Amid the recent market pullback, bitcoin’s hashprice has dropped below a critical level for many mining companies to break even in a post-halving scenario.
Data from Luxor shows that bitcoin’s hashprice, the dollar amount of revenue expected from each PH/s of computing power, has again broken $80/PH/s and is around $76.5/PH/s as of writing.
The hashprice decline followed bitcoin’s 20% price correction after it briefly hit $49,000 on Jan. 11 when a dozen bitcoin spot ETFs began trading. The price of bitcoin is changing hands at just below $40,000.
Meanwhile, bitcoin’s three-day moving average network hashrate has recovered to 520 EH/s after dipping to 450 EH/s as miner operators in Texas curtailed power to strengthen the grid during a 3-day cold outbreak.
TheMinerMag’s data shows that the median fleet hashcost of 17 mining companies in North America was around $40/PH/s in Q3. This is a critical level for many of them to break even and make gross profits.

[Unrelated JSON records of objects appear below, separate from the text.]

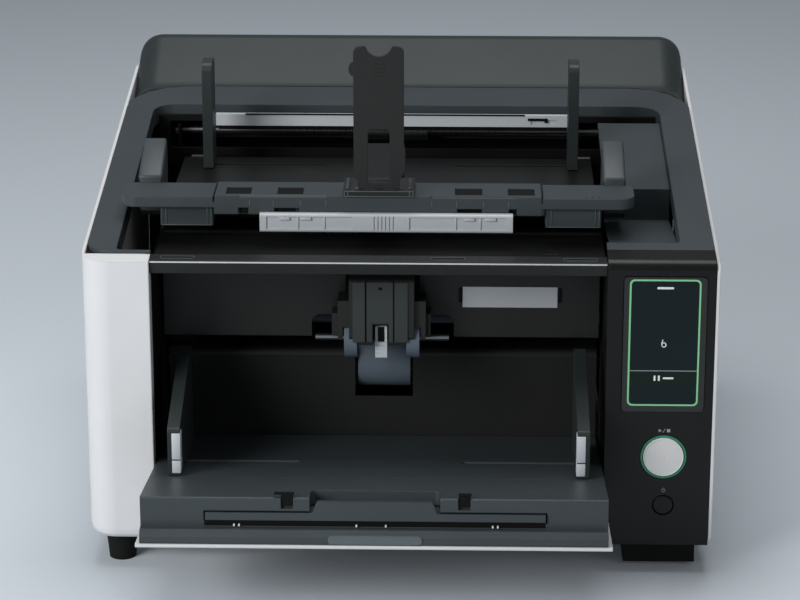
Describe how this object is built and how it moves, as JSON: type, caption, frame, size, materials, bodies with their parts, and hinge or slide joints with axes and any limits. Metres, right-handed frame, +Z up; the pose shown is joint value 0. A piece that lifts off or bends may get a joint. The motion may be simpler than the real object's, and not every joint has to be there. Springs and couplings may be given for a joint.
{
  "type": "sheet fed document scanner",
  "caption": "Desktop sheet fed scanner: a lifting front hopper, pick unit and rollers, a stacker with an end stop on top, and a control panel with a display and buttons.",
  "frame": {"origin": "middle of the overall box's footprint, on the ground plane under the feet", "axes": "+Z up, -Y towards the user (the hopper side), +X to the user's right (the control panel side)"},
  "size_m": [0.46, 0.548, 0.3819],
  "materials": {
    "light_grey": "fine moulded texture, light warm grey",
    "slate": "fine moulded texture, dark blue grey",
    "dark": "satin, near black",
    "black": "satin black",
    "gloss_black": "gloss black display cover",
    "handle_grey": "satin light grey",
    "roller": "matt blue grey feed rubber",
    "rubber": "matt black rubber",
    "steel": "ground shaft",
    "zinc": "zinc plated sheet",
    "silver": "silver satin",
    "green": "translucent green light ring",
    "board": "printed circuit board",
    "cavity": "matt black inner panel"
  },
  "bodies": {
    "chassis": {"left_side_cover": "light_grey", "right_side_cover": "light_grey", "rear_cover": "dark", "top_frame": "slate", "top_rear_cover": "slate", "control_panel_cover": "black", "display_unit": "gloss_black", "scan_button_ring": "green", "button_board": "board", "base_pan": "zinc", "left_side_frame": "zinc", "right_side_frame": "zinc", "lip_bar": "slate", "bay_ceiling": "cavity", "chute_wall": "dark", "label_plate": "handle_grey", "left_bay_liner": "cavity", "right_bay_liner": "cavity", "lower_front_cover": "dark", "recess_tray": "slate", "exit_wall": "dark", "brush_holder": "silver", "anti_static_brush": "cavity", "feed_guide": "dark", "lower_scan_unit": "black", "upper_scan_unit": "black", "turn_guide": "dark", "main_board": "board", "power_supply": "zinc", "power_inlet": "black", "feed_motor": "steel", "foot_front_left": "rubber", "foot_front_right": "rubber", "foot_rear_left": "rubber", "foot_rear_right": "rubber"},
    "scan_button": {"scan_button": "silver"},
    "power_button": {"power_button": "black"},
    "hopper_table": {"hopper_table": "slate"},
    "hopper_flap": {"hopper_flap": "slate", "hopper_skin": "light_grey"},
    "hopper_extension": {"hopper_extension": "slate"},
    "hopper_guide_left": {"hopper_guide_left": "slate"},
    "hopper_guide_right": {"hopper_guide_right": "slate"},
    "pick_arm": {"pick_arm": "dark"},
    "pick_rollers": {"pick_shaft": "steel", "pick_roller_left": "roller", "pick_roller_right": "roller"},
    "sensor_lever": {"sensor_lever": "silver"},
    "feed_roller": {"feed_roller": "roller"},
    "brake_roller": {"brake_roller": "roller"},
    "transport_roller": {"transport_roller": "rubber"},
    "turn_roller": {"turn_roller": "rubber"},
    "exit_roller": {"exit_roller": "steel"},
    "stacker": {"stacker_beam": "slate", "stacker_bed": "slate"},
    "stacker_handle": {"stacker_handle": "handle_grey"},
    "stopper_slider": {"stopper_slider": "slate"},
    "stopper_plate": {"stopper_plate": "slate"},
    "stack_guide_left": {"stack_guide_left": "slate"},
    "stack_guide_right": {"stack_guide_right": "slate"}
  },
  "joints": [
    {"name": "hopper_lift", "type": "slide", "parent": "chassis", "child": "hopper_table", "axis": [0, 0, 1], "range_m": [0, 0.058]},
    {"name": "hopper_fold", "type": "hinge", "parent": "hopper_table", "child": "hopper_flap", "pos_m": [-0.014, -0.201, 0.09129], "axis": [-1, 0, 0], "range_deg": [0, 80]},
    {"name": "extension_slide", "type": "slide", "parent": "hopper_flap", "child": "hopper_extension", "axis": [0, -0.9871, 0.1599], "range_m": [0, 0.06]},
    {"name": "left_hopper_guide_slide", "type": "slide", "parent": "hopper_table", "child": "hopper_guide_left", "axis": [1, 0, 0], "range_m": [0, 0.08]},
    {"name": "right_hopper_guide_slide", "type": "slide", "parent": "hopper_table", "child": "hopper_guide_right", "axis": [-1, 0, 0], "range_m": [0, 0.08]},
    {"name": "pick_arm_swing", "type": "hinge", "parent": "chassis", "child": "pick_arm", "pos_m": [-0.014, -0.031, 0.1556], "axis": [-1, 0, 0], "range_deg": [-8, 5]},
    {"name": "pick_roller_spin", "type": "hinge", "parent": "pick_arm", "child": "pick_rollers", "pos_m": [-0.014, -0.098, 0.163], "axis": [1, 0, 0], "continuous": true},
    {"name": "sensor_lever_swing", "type": "hinge", "parent": "pick_arm", "child": "sensor_lever", "pos_m": [-0.0145, -0.106, 0.172], "axis": [1, 0, 0], "range_deg": [0, 15]},
    {"name": "feed_roller_spin", "type": "hinge", "parent": "chassis", "child": "feed_roller", "pos_m": [-0.014, -0.031, 0.1556], "axis": [1, 0, 0], "continuous": true},
    {"name": "brake_roller_spin", "type": "hinge", "parent": "chassis", "child": "brake_roller", "pos_m": [-0.014, -0.029, 0.1189], "axis": [-1, 0, 0], "continuous": true},
    {"name": "transport_roller_spin", "type": "hinge", "parent": "chassis", "child": "transport_roller", "pos_m": [-0.014, 0.009, 0.1219], "axis": [-1, 0, 0], "continuous": true},
    {"name": "turn_roller_spin", "type": "hinge", "parent": "chassis", "child": "turn_roller", "pos_m": [-0.014, 0.206, 0.1895], "axis": [1, 0, 0], "continuous": true},
    {"name": "exit_roller_spin", "type": "hinge", "parent": "chassis", "child": "exit_roller", "pos_m": [-0.014, 0.156, 0.2535], "axis": [1, 0, 0], "continuous": true},
    {"name": "stacker_lift", "type": "hinge", "parent": "chassis", "child": "stacker", "pos_m": [-0.014, 0.112, 0.24], "axis": [-1, 0, 0], "range_deg": [0, 45]},
    {"name": "handle_pull", "type": "hinge", "parent": "stacker", "child": "stacker_handle", "pos_m": [-0.011, -0.093, 0.256], "axis": [-1, 0, 0], "range_deg": [0, 30], "stiffness_Nm_per_rad": 0.05},
    {"name": "stopper_slide", "type": "slide", "parent": "stacker", "child": "stopper_slider", "axis": [0, 1, 0], "range_m": [0, 0.06]},
    {"name": "stopper_fold", "type": "hinge", "parent": "stopper_slider", "child": "stopper_plate", "pos_m": [-0.0165, -0.087, 0.2753], "axis": [-1, 0, 0], "range_deg": [0, 90]},
    {"name": "left_stack_guide_slide", "type": "slide", "parent": "stacker", "child": "stack_guide_left", "axis": [1, 0, 0], "range_m": [0, 0.09]},
    {"name": "right_stack_guide_slide", "type": "slide", "parent": "stacker", "child": "stack_guide_right", "axis": [-1, 0, 0], "range_m": [0, 0.09]},
    {"name": "scan_button_press", "type": "slide", "parent": "chassis", "child": "scan_button", "axis": [0, 1, 0], "range_m": [0, 0.0015], "stiffness_N_per_m": 300},
    {"name": "power_button_press", "type": "slide", "parent": "chassis", "child": "power_button", "axis": [0, 1, 0], "range_m": [0, 0.001], "stiffness_N_per_m": 300}
  ],
  "couplings": [
    {"joint": "right_hopper_guide_slide", "follows": "left_hopper_guide_slide", "ratio": 1},
    {"joint": "right_stack_guide_slide", "follows": "left_stack_guide_slide", "ratio": 1},
    {"joint": "pick_roller_spin", "follows": "feed_roller_spin", "ratio": 1.2},
    {"joint": "brake_roller_spin", "follows": "feed_roller_spin", "ratio": 1},
    {"joint": "transport_roller_spin", "follows": "feed_roller_spin", "ratio": 1.2},
    {"joint": "turn_roller_spin", "follows": "feed_roller_spin", "ratio": 1.2},
    {"joint": "exit_roller_spin", "follows": "feed_roller_spin", "ratio": 2.25}
  ]
}
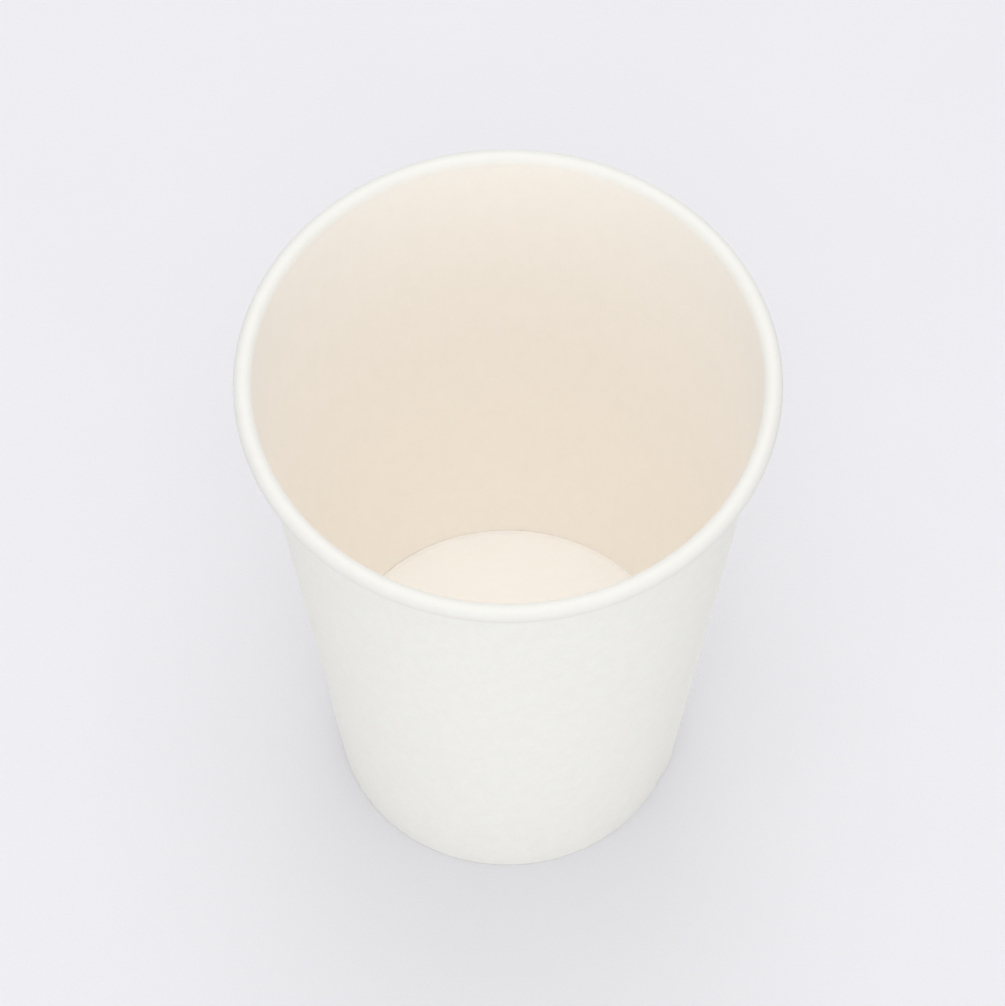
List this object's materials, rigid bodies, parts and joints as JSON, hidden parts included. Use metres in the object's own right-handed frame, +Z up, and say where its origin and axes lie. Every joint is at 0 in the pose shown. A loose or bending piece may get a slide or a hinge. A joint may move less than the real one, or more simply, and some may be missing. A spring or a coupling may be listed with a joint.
{
  "type": "paper cup",
  "caption": "Tall tapered paper cup for hot drinks, open at the top, with a rolled rim, a glued side seam and a recessed bottom sealed into its foot.",
  "frame": {"origin": "centre of the foot ring, on the surface that the cup stands on", "axes": "+Z up along the cup's axis, towards the open rim; the side seam lies near +X"},
  "size_m": [0.09, 0.09, 0.115],
  "materials": {
    "sidewall_board": "matte",
    "bottom_board": "satin"
  },
  "bodies": {
    "root": {"sidewall": "sidewall_board", "bottom_disc": "bottom_board"}
  },
  "joints": []
}
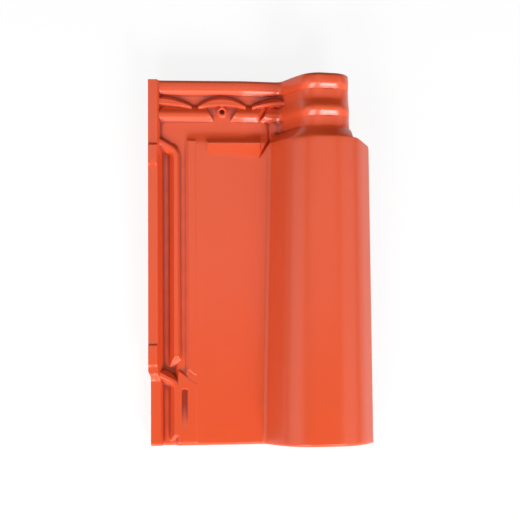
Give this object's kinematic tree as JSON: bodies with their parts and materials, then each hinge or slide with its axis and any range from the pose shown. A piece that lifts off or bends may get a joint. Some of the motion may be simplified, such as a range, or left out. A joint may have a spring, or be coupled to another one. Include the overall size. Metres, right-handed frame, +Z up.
{
  "type": "clay roof tile",
  "caption": "Interlocking clay roof tile with a flat pan, a round roll, side and head locks, nibs and a nail hole.",
  "frame": {"origin": "centre of the bounding box at the level of the floor that the tile lies on", "axes": "+Y from the tail to the head, +X from the side lock to the roll, +Z up; the tile is pitched by its resting slope about X"},
  "size_m": [0.2684, 0.4409, 0.0735],
  "materials": {
    "glazed_clay": "gloss"
  },
  "bodies": {
    "root": {"clay_tile": "glazed_clay"}
  },
  "joints": []
}
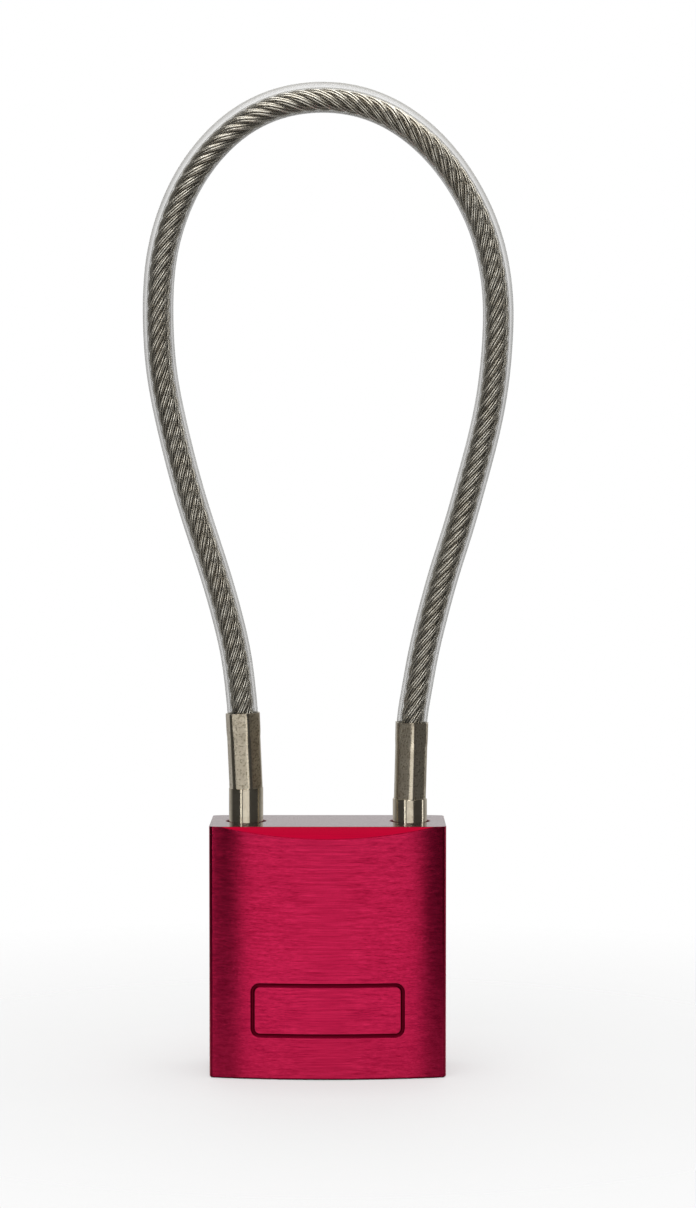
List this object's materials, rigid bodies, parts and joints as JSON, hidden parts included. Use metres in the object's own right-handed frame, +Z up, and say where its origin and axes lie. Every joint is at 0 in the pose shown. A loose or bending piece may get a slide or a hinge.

If bitcoin’s hashprice remains at $80/PH/s before April 22, the currently estimated date for the halving event, it will be reduced to $40/PH/s immediately on April 23.
Many mining companies could be mining at a gross loss in that case unless they manage to substantially improve their fleet efficiencies during Q4 and Q1.
Bitcoin’s hashprice potentially halving to $40/PH/s after April 22 also has a significant implication for Bitmain, the world’s largest miner manufacturer that owns a substantial proprietary mining capacity.
Bitmain is hosting 4.1 EH/s of S19jXPs at Core Scientific’s facility for $0.0745/kWh. Its self-mining and cloud mining arm BitFuFu operates 15.1 EH/s of hashrate as of June 30, most of which were S19XPs, at an average electricity cost of $0.0738/kWh.
With an efficiency of 22J/TH, an S19XP needs bitcoin’s hashprice to be $39.6/PH/s to break even at an electricity rate of $0.075/kWh. It remains to be seen if bitcoin’s hashprice will plunge to anywhere below that after halving.